Material
* * * * *
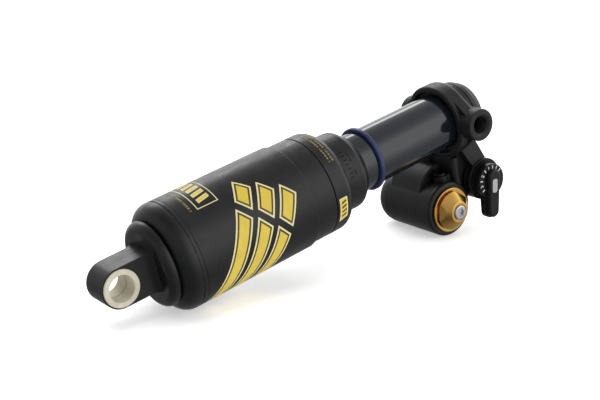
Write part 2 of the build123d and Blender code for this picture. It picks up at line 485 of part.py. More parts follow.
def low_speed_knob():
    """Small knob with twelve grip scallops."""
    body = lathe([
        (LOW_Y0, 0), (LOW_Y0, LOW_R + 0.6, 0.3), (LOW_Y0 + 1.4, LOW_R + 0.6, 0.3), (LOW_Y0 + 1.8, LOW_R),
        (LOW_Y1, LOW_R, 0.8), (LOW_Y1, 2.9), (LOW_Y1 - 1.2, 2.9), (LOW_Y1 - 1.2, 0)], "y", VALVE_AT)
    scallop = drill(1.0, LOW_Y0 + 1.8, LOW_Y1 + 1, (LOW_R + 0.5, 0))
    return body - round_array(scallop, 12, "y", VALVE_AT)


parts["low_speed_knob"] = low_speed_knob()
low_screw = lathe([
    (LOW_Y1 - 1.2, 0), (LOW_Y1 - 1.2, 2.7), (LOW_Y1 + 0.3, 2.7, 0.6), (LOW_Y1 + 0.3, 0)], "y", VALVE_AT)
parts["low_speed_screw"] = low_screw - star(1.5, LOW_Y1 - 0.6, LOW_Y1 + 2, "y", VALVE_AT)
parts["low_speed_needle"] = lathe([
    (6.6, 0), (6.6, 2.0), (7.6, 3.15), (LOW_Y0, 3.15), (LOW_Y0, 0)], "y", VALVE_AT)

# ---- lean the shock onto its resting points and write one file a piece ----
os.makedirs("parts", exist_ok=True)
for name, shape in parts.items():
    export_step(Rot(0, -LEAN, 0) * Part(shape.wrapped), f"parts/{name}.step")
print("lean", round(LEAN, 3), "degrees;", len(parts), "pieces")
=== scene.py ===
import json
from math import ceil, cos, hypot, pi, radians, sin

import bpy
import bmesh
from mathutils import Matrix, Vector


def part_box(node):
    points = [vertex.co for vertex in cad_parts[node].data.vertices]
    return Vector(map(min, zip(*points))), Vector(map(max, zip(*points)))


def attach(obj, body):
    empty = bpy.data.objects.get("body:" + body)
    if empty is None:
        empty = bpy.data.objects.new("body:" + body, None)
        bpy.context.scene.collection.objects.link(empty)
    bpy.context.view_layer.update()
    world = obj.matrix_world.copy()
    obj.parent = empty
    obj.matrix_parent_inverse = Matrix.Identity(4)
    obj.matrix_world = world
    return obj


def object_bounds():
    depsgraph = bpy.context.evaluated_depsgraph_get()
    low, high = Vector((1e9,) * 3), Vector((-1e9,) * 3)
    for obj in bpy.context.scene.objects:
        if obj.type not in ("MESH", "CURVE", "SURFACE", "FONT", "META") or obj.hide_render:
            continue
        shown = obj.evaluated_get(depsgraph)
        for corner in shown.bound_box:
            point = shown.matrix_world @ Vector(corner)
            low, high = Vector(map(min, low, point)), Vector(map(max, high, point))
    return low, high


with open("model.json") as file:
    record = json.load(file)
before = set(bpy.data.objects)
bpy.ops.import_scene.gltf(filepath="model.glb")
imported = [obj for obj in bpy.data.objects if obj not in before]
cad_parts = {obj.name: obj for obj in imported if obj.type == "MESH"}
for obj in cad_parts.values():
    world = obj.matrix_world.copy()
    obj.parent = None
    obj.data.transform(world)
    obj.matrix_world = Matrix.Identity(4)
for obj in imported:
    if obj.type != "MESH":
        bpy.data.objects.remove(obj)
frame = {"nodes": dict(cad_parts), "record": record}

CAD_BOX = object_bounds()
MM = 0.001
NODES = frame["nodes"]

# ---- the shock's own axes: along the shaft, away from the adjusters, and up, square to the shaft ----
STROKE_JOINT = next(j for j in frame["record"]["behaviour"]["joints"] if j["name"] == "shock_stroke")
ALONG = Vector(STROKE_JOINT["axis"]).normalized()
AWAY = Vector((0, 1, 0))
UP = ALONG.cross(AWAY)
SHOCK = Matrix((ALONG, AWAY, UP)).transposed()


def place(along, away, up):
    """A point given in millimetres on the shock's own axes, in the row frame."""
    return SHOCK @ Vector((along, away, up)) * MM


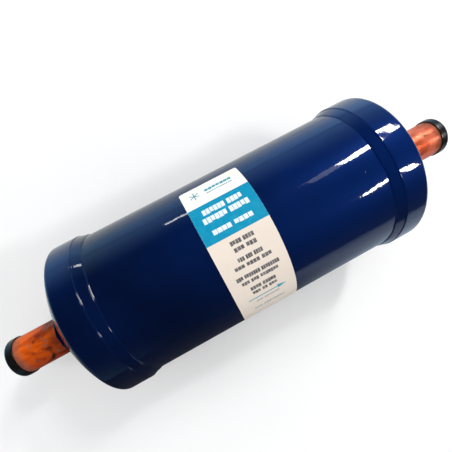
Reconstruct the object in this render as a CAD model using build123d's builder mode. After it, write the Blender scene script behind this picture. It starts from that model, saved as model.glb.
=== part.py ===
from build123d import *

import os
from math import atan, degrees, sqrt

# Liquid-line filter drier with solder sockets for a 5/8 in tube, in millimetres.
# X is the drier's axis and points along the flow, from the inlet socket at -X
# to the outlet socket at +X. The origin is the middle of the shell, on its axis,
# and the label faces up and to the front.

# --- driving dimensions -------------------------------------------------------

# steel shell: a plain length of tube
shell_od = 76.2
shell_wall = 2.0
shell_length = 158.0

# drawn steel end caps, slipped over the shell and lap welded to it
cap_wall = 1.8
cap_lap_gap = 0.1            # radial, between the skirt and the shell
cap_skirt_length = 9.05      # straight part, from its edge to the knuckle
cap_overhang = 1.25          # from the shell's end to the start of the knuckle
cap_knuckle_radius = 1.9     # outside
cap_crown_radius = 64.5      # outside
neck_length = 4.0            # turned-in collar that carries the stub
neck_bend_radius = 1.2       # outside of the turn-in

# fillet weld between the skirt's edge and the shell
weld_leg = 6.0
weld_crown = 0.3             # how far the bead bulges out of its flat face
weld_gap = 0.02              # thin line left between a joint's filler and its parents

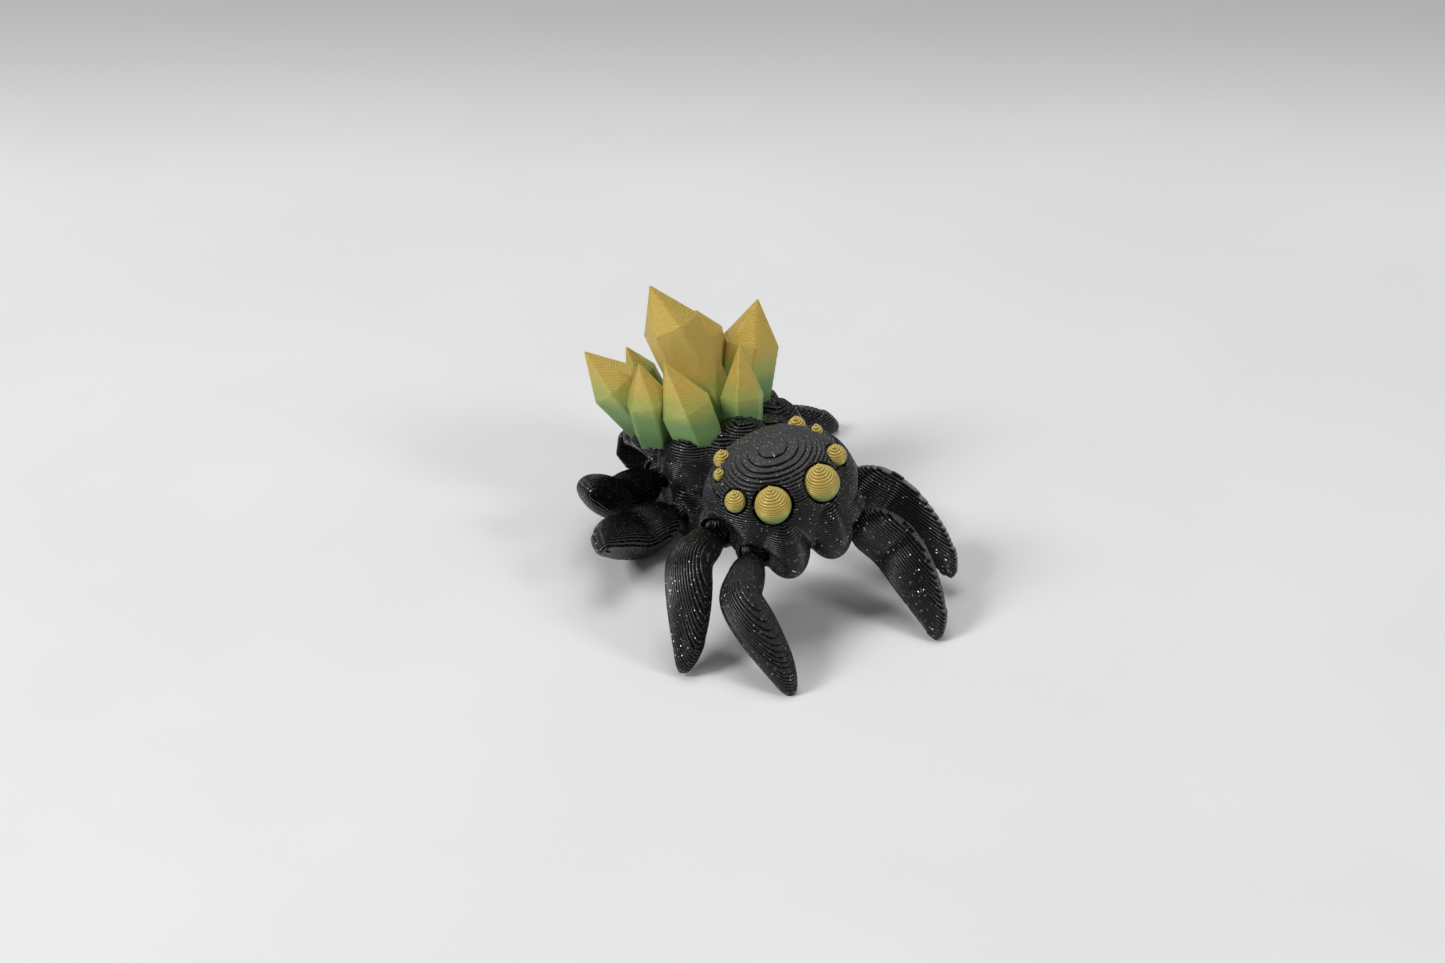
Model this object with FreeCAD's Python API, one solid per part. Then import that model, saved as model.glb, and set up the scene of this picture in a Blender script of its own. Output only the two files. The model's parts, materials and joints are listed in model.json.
* * * * *
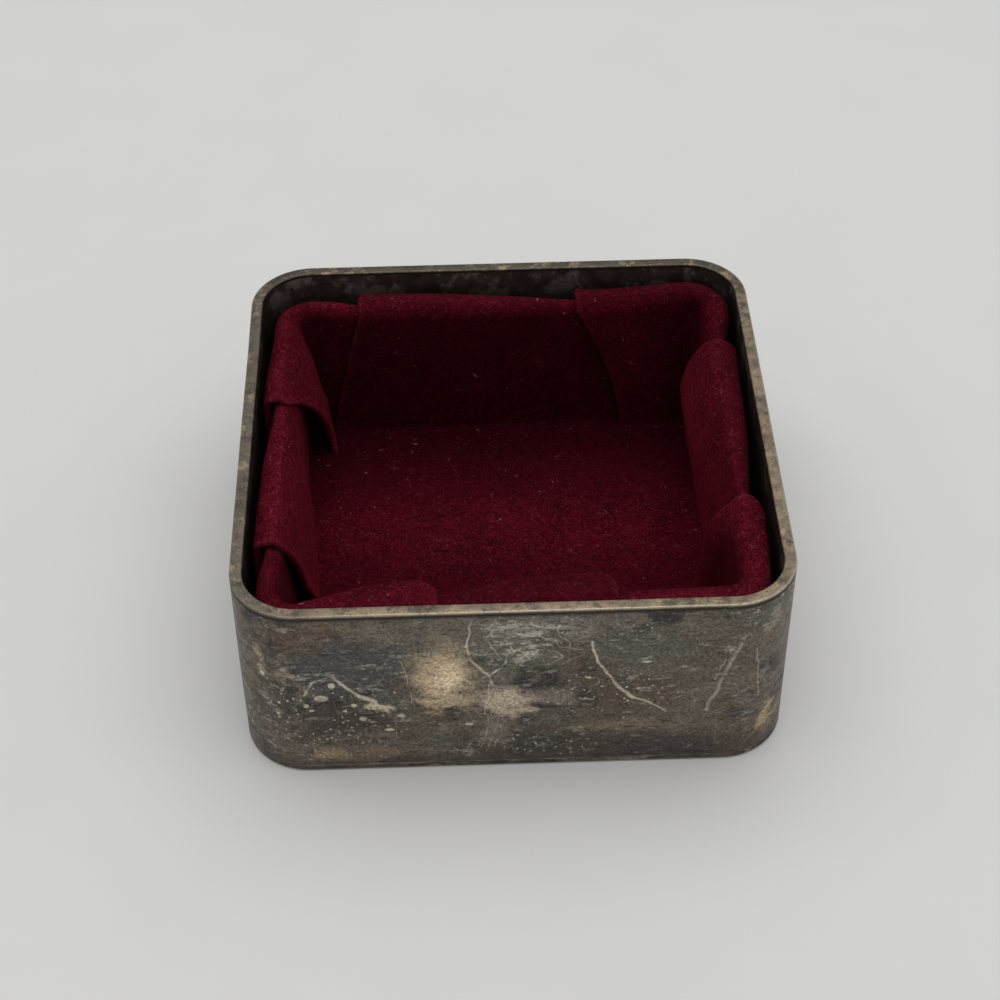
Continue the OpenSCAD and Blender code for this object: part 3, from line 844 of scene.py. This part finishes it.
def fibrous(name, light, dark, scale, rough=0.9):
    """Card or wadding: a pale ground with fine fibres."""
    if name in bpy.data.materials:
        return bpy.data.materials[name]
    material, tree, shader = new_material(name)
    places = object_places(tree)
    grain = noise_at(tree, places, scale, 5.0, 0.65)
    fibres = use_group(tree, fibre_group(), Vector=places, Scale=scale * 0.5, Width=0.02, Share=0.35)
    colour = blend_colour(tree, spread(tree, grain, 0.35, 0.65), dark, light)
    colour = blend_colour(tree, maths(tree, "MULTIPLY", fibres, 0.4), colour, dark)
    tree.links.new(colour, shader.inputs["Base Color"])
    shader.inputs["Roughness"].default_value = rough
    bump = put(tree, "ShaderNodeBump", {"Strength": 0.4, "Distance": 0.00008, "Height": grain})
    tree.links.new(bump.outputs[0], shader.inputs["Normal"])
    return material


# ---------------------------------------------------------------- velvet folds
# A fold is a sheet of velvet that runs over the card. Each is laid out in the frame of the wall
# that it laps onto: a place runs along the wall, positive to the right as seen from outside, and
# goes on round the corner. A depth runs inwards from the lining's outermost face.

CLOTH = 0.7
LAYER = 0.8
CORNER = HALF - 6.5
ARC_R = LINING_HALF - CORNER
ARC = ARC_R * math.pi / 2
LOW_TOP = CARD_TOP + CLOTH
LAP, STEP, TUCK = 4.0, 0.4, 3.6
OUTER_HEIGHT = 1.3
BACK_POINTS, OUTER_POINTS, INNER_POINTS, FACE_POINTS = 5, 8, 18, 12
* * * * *
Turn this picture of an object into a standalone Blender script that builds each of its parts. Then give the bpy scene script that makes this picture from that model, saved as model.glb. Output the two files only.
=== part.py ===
* * * * *
Directions for this task
Repeat, unchanged, every line from the one that contains "# ---- lean the" to the one that contains "depsgraph = bpy.context.evaluated_depsgraph_get()", including both, and no other line.

Problem solution
# ---- lean the shock onto its resting points and write one file a piece ----
os.makedirs("parts", exist_ok=True)
for name, shape in parts.items():
    export_step(Rot(0, -LEAN, 0) * Part(shape.wrapped), f"parts/{name}.step")
print("lean", round(LEAN, 3), "degrees;", len(parts), "pieces")
=== scene.py ===
import json
from math import ceil, cos, hypot, pi, radians, sin

import bpy
import bmesh
from mathutils import Matrix, Vector


def part_box(node):
    points = [vertex.co for vertex in cad_parts[node].data.vertices]
    return Vector(map(min, zip(*points))), Vector(map(max, zip(*points)))


def attach(obj, body):
    empty = bpy.data.objects.get("body:" + body)
    if empty is None:
        empty = bpy.data.objects.new("body:" + body, None)
        bpy.context.scene.collection.objects.link(empty)
    bpy.context.view_layer.update()
    world = obj.matrix_world.copy()
    obj.parent = empty
    obj.matrix_parent_inverse = Matrix.Identity(4)
    obj.matrix_world = world
    return obj


def object_bounds():
    depsgraph = bpy.context.evaluated_depsgraph_get()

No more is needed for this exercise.